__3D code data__
-- Start --
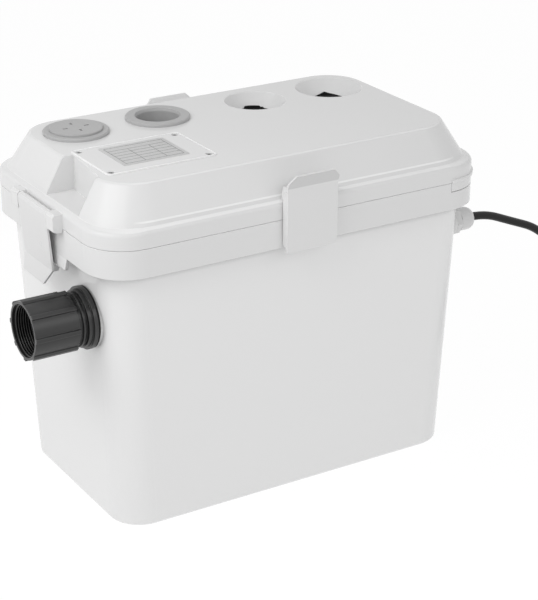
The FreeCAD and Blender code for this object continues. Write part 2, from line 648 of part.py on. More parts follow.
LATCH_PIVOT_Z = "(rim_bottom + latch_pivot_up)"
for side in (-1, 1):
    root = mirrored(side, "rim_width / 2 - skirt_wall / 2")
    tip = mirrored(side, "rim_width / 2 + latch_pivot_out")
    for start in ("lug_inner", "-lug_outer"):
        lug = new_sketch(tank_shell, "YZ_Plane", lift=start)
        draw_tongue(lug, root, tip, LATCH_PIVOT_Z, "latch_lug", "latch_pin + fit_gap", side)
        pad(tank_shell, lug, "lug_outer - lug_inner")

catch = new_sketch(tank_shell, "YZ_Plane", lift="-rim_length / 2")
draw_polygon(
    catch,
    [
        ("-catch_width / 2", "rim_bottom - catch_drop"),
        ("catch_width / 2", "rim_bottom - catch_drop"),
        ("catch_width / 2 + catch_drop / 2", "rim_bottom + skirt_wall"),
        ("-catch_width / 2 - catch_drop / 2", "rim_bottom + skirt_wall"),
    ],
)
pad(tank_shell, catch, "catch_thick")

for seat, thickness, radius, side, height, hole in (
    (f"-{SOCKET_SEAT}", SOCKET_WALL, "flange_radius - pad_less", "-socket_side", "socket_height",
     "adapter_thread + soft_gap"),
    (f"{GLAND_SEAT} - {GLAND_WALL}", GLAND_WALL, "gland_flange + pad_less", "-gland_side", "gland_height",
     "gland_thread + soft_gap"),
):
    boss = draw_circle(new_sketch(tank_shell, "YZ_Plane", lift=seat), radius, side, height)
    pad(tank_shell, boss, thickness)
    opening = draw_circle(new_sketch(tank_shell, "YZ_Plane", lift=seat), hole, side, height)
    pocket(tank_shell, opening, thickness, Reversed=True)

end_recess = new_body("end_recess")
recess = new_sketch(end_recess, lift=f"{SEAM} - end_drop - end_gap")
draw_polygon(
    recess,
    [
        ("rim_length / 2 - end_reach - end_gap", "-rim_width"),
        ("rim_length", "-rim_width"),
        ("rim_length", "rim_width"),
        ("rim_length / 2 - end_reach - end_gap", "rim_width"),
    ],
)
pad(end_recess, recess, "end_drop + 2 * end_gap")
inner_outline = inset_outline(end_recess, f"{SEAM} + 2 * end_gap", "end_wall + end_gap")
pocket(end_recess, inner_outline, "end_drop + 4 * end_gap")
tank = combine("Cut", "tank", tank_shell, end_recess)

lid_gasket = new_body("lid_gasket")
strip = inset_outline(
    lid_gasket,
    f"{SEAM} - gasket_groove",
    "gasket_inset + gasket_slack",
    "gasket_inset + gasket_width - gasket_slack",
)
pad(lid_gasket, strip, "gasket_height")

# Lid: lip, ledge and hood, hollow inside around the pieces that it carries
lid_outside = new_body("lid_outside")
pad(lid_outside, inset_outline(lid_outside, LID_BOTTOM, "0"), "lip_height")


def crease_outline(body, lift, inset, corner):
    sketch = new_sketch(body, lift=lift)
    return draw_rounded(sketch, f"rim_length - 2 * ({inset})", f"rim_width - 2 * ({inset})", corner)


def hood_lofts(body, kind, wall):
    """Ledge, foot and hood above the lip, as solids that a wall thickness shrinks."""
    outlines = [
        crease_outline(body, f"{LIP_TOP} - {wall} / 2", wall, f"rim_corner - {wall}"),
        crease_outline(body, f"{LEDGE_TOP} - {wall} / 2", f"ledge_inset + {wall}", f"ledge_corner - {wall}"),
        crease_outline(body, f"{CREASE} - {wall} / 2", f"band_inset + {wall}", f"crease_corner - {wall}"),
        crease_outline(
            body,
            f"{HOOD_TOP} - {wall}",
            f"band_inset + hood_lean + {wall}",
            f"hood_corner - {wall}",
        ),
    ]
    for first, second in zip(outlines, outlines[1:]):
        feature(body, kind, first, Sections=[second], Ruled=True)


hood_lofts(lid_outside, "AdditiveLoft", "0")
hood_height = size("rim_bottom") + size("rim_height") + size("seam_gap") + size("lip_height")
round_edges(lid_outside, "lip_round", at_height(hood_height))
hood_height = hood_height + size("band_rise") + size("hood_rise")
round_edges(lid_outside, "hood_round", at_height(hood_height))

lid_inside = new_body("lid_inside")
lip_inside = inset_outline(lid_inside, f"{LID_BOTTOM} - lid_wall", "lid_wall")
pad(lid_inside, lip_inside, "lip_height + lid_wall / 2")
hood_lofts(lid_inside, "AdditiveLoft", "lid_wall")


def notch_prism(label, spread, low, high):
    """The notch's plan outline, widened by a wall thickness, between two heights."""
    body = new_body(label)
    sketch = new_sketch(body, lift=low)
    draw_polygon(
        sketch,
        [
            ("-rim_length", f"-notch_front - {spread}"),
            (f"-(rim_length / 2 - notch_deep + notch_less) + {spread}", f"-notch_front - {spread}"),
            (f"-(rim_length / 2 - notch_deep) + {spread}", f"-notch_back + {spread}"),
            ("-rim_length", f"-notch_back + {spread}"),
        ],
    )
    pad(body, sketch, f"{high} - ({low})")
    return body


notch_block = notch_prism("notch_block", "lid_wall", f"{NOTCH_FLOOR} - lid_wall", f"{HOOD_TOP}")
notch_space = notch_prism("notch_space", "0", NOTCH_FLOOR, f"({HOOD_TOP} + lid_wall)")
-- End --
-- Start --
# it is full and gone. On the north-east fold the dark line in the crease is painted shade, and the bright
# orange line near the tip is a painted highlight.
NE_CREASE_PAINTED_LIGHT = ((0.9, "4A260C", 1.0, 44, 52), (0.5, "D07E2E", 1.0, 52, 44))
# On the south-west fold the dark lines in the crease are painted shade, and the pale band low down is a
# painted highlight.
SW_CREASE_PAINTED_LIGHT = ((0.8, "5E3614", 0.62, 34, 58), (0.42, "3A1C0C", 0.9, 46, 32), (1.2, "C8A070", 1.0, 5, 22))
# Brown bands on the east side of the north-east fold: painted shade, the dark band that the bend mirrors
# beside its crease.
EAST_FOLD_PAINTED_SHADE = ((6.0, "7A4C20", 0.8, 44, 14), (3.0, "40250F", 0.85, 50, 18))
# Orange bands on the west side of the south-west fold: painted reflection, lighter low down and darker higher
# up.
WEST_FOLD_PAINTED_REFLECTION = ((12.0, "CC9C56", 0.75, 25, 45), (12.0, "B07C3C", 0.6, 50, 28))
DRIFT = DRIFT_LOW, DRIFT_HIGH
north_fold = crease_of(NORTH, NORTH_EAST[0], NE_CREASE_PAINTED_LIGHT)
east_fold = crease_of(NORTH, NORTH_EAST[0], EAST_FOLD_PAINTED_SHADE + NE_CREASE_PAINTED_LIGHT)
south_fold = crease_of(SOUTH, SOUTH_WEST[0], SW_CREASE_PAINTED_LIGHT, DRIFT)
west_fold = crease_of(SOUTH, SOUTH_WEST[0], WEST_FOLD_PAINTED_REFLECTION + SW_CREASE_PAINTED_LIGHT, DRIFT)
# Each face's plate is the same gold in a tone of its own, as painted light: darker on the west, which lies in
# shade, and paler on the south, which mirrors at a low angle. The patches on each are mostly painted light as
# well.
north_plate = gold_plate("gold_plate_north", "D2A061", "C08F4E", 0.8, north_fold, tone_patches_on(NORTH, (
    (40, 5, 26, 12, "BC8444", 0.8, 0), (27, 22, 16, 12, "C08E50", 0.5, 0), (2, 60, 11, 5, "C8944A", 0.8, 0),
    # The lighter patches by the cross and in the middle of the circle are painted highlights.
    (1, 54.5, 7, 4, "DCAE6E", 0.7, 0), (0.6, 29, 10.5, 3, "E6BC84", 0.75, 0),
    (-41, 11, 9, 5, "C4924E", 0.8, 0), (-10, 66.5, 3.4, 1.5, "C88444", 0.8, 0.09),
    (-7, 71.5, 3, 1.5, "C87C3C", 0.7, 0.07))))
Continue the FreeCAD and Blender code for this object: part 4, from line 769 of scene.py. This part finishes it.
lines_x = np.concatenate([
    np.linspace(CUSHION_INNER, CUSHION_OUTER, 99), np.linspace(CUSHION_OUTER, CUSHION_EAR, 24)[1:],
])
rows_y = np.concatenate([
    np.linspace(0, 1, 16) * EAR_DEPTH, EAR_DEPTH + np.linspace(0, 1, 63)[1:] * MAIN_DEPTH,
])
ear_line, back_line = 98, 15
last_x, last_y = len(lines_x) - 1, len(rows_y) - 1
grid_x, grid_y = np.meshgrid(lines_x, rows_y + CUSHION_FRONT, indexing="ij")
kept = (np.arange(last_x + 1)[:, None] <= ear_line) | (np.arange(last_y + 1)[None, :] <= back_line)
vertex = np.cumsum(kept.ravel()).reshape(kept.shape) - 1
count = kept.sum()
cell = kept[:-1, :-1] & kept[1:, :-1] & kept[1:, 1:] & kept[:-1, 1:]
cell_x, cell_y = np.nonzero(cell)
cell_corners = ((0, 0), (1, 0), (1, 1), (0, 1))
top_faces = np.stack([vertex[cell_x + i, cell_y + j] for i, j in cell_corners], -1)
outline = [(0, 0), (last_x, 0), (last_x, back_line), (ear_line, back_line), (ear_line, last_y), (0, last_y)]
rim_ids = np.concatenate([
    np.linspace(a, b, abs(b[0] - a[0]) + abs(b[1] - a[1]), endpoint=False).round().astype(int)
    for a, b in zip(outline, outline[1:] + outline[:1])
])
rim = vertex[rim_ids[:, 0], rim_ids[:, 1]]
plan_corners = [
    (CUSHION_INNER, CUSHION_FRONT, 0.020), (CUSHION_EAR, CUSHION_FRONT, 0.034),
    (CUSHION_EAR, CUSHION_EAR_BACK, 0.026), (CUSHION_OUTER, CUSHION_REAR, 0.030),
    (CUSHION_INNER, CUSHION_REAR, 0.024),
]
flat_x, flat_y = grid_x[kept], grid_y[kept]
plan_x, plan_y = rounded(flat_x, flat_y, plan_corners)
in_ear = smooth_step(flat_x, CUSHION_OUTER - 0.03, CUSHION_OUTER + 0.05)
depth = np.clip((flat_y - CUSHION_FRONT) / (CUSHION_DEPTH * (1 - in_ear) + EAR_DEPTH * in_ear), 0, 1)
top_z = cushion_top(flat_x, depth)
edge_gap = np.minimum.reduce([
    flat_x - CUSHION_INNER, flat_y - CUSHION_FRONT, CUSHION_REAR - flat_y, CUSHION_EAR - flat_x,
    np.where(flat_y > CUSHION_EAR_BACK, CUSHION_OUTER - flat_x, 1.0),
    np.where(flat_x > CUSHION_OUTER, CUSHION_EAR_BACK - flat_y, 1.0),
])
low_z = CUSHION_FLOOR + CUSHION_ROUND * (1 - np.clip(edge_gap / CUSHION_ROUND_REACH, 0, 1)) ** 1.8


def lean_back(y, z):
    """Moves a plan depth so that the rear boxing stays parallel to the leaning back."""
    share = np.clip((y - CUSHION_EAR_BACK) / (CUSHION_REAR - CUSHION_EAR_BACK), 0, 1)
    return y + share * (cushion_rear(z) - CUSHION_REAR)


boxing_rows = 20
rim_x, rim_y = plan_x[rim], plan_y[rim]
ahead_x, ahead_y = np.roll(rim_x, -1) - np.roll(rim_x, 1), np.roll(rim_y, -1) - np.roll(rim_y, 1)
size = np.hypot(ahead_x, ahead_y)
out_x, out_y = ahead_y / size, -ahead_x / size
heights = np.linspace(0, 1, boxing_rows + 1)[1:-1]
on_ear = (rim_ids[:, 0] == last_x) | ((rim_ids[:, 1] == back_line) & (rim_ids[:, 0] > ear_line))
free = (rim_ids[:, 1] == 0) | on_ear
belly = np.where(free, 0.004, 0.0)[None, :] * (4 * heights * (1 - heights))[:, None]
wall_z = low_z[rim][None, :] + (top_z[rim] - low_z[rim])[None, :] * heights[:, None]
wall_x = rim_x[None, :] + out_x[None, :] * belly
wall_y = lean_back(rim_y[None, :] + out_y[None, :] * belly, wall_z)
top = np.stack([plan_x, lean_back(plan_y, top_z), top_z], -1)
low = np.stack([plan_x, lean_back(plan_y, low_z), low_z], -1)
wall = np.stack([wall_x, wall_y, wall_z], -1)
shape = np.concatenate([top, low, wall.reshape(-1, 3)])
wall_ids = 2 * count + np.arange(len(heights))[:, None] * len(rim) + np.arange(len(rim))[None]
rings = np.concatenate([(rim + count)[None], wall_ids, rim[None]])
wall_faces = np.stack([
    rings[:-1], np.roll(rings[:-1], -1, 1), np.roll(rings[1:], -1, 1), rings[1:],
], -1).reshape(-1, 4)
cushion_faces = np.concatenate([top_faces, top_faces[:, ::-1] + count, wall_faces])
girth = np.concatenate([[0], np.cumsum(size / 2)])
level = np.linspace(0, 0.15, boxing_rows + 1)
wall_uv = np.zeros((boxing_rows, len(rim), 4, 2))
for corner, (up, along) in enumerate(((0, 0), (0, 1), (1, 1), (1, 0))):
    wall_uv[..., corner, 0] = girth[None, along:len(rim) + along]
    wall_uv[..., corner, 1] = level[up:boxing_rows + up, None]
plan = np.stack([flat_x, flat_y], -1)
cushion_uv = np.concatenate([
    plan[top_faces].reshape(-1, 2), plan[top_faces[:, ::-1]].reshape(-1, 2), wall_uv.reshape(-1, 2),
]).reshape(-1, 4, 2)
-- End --
__Do this__
As listed above, the lines from the line with "The FreeCAD and Blender code for this object continues." to the line with "pocket(tank_shell, opening, thickness, Reversed=True)" are to be echoed exactly, with both ends included and nothing added.

__Solution for this task__
The FreeCAD and Blender code for this object continues. Write part 2, from line 648 of part.py on. More parts follow.
LATCH_PIVOT_Z = "(rim_bottom + latch_pivot_up)"
for side in (-1, 1):
    root = mirrored(side, "rim_width / 2 - skirt_wall / 2")
    tip = mirrored(side, "rim_width / 2 + latch_pivot_out")
    for start in ("lug_inner", "-lug_outer"):
        lug = new_sketch(tank_shell, "YZ_Plane", lift=start)
        draw_tongue(lug, root, tip, LATCH_PIVOT_Z, "latch_lug", "latch_pin + fit_gap", side)
        pad(tank_shell, lug, "lug_outer - lug_inner")

catch = new_sketch(tank_shell, "YZ_Plane", lift="-rim_length / 2")
draw_polygon(
    catch,
    [
        ("-catch_width / 2", "rim_bottom - catch_drop"),
        ("catch_width / 2", "rim_bottom - catch_drop"),
        ("catch_width / 2 + catch_drop / 2", "rim_bottom + skirt_wall"),
        ("-catch_width / 2 - catch_drop / 2", "rim_bottom + skirt_wall"),
    ],
)
pad(tank_shell, catch, "catch_thick")

for seat, thickness, radius, side, height, hole in (
    (f"-{SOCKET_SEAT}", SOCKET_WALL, "flange_radius - pad_less", "-socket_side", "socket_height",
     "adapter_thread + soft_gap"),
    (f"{GLAND_SEAT} - {GLAND_WALL}", GLAND_WALL, "gland_flange + pad_less", "-gland_side", "gland_height",
     "gland_thread + soft_gap"),
):
    boss = draw_circle(new_sketch(tank_shell, "YZ_Plane", lift=seat), radius, side, height)
    pad(tank_shell, boss, thickness)
    opening = draw_circle(new_sketch(tank_shell, "YZ_Plane", lift=seat), hole, side, height)
    pocket(tank_shell, opening, thickness, Reversed=True)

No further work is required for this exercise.